**Written instruction**
Identify each line containing the word "joints" and copy it.

# Start of Provided material

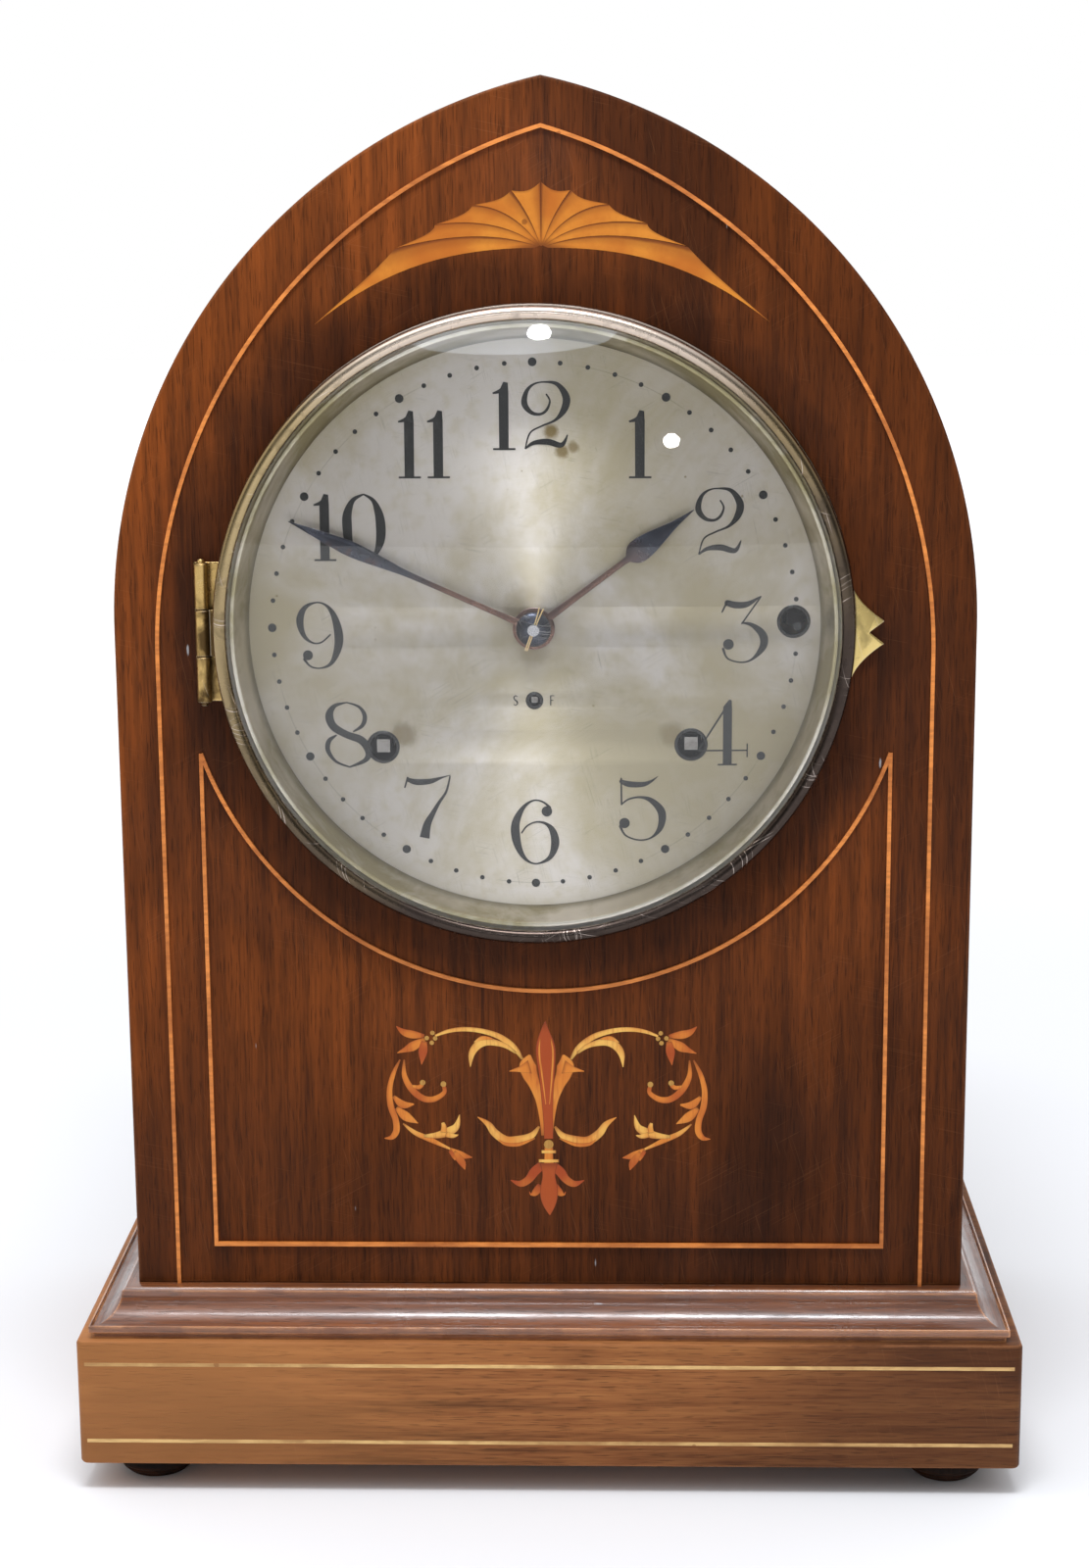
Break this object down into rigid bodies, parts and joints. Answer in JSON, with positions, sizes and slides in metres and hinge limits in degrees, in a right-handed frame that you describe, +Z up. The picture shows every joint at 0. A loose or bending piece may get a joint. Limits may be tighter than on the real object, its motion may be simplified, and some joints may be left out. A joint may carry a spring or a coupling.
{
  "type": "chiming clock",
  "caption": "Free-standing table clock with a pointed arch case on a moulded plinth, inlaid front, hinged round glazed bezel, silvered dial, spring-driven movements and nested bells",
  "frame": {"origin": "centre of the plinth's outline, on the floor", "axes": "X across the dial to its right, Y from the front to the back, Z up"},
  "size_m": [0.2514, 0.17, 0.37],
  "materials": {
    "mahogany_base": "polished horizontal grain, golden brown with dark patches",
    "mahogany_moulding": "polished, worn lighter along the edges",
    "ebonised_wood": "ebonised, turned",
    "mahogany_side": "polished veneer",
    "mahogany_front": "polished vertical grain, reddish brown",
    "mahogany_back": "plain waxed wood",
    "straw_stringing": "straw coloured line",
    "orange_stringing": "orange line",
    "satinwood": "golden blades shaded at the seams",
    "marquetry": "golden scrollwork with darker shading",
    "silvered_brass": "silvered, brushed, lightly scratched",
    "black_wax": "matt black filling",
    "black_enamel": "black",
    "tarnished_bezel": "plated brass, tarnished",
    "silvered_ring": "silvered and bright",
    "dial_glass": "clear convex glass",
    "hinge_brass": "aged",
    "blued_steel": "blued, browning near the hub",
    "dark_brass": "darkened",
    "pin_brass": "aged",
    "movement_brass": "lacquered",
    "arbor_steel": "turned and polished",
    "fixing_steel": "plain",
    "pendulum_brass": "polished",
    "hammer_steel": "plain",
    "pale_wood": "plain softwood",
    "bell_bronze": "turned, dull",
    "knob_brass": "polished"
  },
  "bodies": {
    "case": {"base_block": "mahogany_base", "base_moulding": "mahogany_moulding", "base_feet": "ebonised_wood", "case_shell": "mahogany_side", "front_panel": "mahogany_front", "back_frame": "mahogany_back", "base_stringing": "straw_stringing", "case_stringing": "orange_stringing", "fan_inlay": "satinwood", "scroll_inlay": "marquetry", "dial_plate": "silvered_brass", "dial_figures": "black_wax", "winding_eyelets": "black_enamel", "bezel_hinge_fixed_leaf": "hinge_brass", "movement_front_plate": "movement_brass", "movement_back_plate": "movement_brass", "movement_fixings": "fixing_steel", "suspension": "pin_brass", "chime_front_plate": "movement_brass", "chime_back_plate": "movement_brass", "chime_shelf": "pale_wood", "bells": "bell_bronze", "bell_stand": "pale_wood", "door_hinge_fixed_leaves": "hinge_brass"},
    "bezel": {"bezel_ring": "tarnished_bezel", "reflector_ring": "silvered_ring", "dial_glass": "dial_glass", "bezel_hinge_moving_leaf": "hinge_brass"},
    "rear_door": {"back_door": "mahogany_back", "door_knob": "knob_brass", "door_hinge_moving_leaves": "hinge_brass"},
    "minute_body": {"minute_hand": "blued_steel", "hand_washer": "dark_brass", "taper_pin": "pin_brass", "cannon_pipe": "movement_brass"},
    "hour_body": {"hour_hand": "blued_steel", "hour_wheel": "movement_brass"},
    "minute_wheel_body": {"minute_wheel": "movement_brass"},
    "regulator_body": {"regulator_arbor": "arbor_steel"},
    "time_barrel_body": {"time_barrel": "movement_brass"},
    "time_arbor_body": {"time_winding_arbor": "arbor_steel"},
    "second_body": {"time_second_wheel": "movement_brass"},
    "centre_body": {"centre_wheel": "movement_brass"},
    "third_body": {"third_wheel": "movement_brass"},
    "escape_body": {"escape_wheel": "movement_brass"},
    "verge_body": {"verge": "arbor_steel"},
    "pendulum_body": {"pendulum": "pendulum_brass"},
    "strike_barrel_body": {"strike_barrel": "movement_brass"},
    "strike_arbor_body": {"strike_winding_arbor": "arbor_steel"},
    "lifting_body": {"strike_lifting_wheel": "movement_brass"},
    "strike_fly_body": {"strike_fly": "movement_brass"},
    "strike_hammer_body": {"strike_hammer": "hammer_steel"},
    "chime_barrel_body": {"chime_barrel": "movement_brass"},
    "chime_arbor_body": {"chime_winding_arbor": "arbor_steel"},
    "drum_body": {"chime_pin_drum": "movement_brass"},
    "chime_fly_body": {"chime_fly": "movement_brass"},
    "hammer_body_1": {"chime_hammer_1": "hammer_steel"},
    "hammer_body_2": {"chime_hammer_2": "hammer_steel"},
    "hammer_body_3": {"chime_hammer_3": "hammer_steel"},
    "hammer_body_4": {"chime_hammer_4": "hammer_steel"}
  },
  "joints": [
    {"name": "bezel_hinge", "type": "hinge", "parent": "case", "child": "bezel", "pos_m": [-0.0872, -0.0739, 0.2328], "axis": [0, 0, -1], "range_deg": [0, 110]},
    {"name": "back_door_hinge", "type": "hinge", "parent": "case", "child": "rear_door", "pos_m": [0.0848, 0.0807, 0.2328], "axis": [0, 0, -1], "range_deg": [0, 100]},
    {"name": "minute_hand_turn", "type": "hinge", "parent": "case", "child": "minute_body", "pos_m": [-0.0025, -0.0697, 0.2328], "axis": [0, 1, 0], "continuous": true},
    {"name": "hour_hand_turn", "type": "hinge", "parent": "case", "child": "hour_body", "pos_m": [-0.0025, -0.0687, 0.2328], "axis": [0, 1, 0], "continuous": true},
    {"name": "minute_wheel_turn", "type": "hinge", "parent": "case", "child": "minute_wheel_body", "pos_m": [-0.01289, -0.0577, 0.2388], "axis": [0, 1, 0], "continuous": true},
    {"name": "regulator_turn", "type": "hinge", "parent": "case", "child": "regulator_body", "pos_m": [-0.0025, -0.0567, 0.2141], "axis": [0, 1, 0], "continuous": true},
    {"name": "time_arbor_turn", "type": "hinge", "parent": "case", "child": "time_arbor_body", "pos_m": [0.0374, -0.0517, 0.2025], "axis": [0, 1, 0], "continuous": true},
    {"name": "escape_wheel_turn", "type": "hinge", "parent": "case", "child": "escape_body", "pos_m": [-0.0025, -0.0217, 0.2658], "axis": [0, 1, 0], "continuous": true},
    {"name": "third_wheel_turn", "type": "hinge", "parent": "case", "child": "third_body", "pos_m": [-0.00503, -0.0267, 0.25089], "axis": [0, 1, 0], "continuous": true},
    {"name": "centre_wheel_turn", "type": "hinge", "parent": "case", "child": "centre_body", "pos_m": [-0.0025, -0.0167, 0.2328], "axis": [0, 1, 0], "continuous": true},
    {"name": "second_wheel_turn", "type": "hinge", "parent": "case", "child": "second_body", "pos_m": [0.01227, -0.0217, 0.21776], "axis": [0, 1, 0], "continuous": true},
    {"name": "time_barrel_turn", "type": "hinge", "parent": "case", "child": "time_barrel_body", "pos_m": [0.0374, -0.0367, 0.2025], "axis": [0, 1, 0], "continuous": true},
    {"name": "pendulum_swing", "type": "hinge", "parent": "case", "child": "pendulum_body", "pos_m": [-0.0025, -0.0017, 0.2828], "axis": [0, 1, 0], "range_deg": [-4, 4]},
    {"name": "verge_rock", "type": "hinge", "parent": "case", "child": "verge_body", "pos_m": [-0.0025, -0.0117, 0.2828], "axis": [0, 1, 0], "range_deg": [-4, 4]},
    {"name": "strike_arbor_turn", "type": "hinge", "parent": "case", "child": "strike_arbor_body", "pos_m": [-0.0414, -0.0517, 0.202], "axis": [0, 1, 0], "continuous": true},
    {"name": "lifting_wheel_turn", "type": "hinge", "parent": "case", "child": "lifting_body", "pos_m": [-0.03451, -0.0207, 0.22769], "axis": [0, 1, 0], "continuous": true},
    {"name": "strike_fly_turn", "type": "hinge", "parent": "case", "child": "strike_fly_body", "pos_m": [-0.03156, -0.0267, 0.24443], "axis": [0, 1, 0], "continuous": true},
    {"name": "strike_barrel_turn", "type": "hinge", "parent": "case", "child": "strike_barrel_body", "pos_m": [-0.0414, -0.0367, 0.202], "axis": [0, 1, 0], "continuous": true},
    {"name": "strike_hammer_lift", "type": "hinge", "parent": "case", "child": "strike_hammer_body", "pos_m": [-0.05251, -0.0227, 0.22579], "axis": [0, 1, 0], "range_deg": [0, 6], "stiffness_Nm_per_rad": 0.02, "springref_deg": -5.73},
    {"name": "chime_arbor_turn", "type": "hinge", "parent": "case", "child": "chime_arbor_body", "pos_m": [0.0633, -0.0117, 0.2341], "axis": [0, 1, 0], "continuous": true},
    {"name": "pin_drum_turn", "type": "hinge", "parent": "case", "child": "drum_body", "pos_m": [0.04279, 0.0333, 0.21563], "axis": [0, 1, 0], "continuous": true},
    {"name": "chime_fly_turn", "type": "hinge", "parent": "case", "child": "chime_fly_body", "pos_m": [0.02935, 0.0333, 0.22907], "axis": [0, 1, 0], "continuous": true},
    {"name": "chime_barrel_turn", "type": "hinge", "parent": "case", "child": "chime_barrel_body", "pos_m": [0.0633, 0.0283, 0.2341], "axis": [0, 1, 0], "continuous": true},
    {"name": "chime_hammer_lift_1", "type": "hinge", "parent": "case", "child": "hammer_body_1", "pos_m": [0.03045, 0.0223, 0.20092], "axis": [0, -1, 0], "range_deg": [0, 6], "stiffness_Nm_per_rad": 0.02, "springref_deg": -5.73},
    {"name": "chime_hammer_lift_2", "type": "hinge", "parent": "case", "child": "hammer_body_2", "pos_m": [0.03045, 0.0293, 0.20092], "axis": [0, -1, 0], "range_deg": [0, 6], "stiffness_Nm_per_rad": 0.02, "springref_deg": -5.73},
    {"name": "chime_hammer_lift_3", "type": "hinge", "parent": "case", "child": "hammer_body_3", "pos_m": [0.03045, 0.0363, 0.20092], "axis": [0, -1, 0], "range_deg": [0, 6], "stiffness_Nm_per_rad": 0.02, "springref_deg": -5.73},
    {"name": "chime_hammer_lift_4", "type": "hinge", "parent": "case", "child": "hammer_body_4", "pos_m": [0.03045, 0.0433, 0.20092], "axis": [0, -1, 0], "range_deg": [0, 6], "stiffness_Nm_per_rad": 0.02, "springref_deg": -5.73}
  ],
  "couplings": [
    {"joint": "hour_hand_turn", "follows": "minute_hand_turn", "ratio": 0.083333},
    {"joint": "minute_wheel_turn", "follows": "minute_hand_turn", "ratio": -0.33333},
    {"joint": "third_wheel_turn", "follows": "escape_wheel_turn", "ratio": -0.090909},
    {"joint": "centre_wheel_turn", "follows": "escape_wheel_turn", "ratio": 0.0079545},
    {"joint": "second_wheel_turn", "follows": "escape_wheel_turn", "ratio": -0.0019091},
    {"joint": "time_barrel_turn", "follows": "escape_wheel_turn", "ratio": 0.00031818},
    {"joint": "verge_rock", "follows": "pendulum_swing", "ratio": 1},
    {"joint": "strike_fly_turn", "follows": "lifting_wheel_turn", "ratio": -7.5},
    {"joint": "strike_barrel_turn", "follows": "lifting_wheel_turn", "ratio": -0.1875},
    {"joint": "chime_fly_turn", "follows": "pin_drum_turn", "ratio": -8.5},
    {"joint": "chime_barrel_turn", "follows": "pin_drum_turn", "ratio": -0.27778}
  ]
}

# End of Provided material

**Written reply**
Break this object down into rigid bodies, parts and joints. Answer in JSON, with positions, sizes and slides in metres and hinge limits in degrees, in a right-handed frame that you describe, +Z up. The picture shows every joint at 0. A loose or bending piece may get a joint. Limits may be tighter than on the real object, its motion may be simplified, and some joints may be left out. A joint may carry a spring or a coupling.
  "joints": [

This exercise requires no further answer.